*Aim*. Extract, word for word, every line from the one containing "return nodes" through the one containing "bpy.context.scene.collection.objects.link(empty)", with both end lines kept.

*Recorded information*.
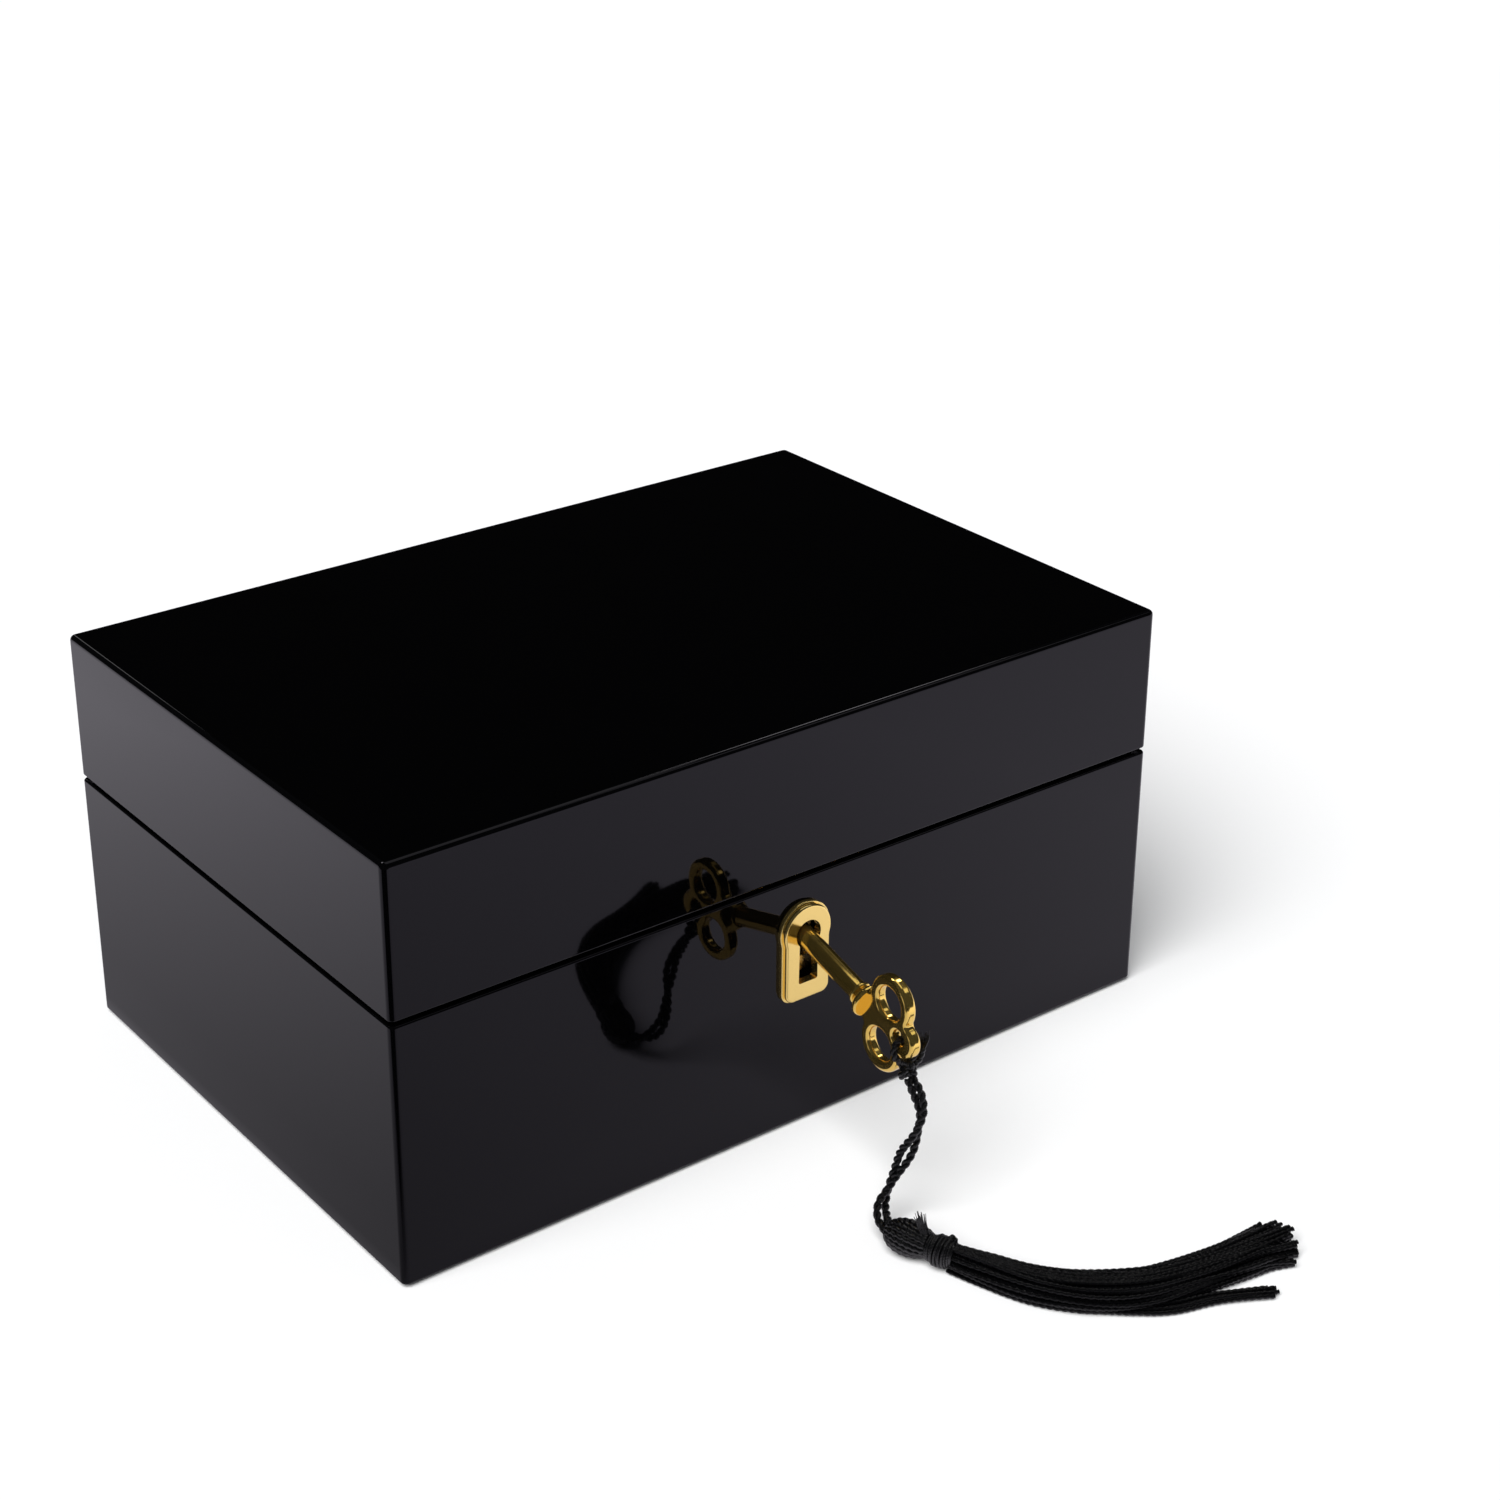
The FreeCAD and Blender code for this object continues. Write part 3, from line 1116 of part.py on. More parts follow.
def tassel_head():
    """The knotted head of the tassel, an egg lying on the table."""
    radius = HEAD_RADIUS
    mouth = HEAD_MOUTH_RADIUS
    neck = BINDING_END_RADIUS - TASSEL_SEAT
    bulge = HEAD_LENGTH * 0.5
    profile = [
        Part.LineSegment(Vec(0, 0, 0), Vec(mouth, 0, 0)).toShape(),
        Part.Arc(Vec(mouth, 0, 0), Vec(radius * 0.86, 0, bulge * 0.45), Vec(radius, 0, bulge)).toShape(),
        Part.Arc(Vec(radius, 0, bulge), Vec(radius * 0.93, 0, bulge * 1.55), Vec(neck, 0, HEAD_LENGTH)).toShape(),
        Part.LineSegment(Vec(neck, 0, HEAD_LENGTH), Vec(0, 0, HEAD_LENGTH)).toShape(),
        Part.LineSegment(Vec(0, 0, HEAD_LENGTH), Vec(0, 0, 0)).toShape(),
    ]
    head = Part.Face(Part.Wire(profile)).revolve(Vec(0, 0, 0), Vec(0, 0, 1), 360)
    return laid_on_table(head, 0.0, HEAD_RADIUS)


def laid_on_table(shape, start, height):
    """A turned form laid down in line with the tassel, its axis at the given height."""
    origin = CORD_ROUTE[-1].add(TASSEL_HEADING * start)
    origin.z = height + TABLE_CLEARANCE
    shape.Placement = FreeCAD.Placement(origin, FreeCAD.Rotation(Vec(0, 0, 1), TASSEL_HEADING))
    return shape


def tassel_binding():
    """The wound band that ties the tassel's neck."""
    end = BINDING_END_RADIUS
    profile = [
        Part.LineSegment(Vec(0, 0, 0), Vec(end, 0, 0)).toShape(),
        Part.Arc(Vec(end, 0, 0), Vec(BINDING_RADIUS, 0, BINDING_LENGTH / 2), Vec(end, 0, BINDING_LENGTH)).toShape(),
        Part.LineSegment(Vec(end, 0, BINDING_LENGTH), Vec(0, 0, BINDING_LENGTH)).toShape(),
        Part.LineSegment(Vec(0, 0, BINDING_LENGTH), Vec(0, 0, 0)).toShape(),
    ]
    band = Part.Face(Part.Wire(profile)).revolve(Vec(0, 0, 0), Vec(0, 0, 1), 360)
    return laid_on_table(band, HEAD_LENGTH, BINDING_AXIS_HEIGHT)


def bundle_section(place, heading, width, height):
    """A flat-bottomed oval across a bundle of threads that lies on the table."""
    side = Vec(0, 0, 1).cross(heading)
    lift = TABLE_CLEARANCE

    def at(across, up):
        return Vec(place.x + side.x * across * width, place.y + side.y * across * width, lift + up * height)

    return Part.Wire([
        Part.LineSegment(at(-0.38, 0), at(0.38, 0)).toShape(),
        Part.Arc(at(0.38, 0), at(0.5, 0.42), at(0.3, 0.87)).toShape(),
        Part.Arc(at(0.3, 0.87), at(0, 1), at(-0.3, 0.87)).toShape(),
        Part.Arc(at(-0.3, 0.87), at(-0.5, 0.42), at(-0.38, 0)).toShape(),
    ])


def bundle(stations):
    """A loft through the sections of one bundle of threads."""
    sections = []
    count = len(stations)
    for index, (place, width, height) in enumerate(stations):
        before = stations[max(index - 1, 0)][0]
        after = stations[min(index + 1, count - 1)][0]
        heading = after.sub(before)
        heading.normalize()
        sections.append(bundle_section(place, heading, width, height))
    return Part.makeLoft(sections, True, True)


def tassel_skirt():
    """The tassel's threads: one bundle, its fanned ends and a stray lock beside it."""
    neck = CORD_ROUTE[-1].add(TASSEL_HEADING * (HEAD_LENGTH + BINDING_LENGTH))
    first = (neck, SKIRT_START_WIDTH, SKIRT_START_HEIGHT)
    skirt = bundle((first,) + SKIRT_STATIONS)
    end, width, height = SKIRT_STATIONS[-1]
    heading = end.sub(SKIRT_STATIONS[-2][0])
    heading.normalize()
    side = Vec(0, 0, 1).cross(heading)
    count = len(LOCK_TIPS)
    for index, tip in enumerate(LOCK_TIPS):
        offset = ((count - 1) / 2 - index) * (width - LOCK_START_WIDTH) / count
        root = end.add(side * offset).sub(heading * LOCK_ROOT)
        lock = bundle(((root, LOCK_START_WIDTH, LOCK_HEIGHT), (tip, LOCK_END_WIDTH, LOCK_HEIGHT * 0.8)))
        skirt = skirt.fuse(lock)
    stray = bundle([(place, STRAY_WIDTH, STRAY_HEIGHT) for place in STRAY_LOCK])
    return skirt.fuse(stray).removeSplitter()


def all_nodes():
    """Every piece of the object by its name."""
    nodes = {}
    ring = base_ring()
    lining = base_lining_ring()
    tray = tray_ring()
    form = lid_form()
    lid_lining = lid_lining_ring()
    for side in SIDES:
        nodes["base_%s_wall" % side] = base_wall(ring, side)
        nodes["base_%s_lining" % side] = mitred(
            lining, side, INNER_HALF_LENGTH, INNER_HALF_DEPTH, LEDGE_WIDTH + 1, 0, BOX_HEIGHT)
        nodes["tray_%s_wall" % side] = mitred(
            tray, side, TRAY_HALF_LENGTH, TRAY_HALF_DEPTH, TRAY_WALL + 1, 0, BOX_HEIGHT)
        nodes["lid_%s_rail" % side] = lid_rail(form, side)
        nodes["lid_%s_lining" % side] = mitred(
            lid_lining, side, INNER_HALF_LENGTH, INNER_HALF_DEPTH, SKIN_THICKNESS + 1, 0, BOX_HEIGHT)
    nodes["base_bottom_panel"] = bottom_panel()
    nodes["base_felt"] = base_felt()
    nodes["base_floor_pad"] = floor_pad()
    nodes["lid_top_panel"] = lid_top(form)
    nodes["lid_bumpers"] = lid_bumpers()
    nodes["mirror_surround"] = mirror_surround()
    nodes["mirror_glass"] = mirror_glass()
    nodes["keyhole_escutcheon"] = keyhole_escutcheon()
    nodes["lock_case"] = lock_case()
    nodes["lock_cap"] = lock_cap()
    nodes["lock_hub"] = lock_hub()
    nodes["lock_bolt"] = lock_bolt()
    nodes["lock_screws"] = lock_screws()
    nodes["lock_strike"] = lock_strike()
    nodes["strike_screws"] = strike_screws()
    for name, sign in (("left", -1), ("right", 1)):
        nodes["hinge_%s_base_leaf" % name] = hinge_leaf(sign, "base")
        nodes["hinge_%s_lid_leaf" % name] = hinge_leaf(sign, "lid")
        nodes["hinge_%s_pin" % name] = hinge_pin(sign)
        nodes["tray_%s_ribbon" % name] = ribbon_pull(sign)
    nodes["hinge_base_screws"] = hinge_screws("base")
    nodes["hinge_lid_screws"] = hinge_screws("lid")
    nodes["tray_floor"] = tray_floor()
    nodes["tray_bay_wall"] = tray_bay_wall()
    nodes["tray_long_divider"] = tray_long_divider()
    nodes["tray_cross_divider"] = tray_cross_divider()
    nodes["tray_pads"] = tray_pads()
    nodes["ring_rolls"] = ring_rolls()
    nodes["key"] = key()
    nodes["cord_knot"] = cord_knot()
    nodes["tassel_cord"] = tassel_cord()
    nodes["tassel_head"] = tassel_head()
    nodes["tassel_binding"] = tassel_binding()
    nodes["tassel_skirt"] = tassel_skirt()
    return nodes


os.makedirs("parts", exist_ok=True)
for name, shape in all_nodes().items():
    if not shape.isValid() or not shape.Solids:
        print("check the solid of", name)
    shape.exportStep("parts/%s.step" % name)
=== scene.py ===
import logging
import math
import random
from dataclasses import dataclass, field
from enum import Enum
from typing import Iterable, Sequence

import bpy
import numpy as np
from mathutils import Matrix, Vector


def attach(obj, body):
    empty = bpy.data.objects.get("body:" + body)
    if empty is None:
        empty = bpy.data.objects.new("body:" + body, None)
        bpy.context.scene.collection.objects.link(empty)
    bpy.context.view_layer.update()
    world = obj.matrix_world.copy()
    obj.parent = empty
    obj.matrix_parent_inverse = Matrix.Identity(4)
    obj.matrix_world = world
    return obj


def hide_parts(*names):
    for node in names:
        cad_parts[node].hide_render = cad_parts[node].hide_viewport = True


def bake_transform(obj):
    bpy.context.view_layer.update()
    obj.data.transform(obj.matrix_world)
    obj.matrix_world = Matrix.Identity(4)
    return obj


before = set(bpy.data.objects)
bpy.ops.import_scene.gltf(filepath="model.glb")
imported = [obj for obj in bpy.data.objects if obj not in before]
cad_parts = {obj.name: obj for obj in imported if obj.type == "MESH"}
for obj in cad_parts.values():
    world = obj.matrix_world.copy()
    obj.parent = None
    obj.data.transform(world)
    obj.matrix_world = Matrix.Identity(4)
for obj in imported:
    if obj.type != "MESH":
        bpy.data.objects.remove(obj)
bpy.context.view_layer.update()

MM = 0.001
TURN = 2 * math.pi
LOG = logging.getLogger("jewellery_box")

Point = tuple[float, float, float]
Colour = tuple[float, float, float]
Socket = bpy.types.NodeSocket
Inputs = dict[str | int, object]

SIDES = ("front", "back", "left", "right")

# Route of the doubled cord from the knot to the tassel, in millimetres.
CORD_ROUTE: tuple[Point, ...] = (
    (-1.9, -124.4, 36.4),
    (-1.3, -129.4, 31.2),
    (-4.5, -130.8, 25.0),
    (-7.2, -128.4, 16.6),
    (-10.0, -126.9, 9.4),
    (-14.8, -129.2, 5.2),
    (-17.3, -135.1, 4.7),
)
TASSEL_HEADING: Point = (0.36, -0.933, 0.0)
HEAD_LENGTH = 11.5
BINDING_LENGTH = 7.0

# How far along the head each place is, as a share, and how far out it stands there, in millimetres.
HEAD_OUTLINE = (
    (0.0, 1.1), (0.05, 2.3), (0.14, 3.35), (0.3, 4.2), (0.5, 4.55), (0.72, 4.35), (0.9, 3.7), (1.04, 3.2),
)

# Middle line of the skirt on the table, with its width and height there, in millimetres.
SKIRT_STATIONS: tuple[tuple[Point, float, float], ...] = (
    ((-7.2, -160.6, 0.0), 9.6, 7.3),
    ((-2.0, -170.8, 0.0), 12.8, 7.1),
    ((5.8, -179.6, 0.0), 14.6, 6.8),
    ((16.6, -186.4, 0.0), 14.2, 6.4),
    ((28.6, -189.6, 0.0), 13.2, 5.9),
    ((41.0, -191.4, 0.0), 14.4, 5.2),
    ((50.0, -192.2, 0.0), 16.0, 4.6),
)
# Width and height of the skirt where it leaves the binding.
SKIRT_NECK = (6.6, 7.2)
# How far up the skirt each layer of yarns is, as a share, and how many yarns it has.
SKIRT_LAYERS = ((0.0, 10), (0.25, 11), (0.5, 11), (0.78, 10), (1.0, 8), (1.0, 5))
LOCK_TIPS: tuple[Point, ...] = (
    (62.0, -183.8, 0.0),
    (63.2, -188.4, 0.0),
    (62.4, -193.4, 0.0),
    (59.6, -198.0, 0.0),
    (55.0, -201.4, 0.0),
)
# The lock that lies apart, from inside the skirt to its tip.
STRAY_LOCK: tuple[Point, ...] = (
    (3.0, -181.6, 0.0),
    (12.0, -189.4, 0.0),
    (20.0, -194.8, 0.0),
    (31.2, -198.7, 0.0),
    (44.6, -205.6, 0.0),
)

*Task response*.
    return nodes


os.makedirs("parts", exist_ok=True)
for name, shape in all_nodes().items():
    if not shape.isValid() or not shape.Solids:
        print("check the solid of", name)
    shape.exportStep("parts/%s.step" % name)
=== scene.py ===
import logging
import math
import random
from dataclasses import dataclass, field
from enum import Enum
from typing import Iterable, Sequence

import bpy
import numpy as np
from mathutils import Matrix, Vector


def attach(obj, body):
    empty = bpy.data.objects.get("body:" + body)
    if empty is None:
        empty = bpy.data.objects.new("body:" + body, None)
        bpy.context.scene.collection.objects.link(empty)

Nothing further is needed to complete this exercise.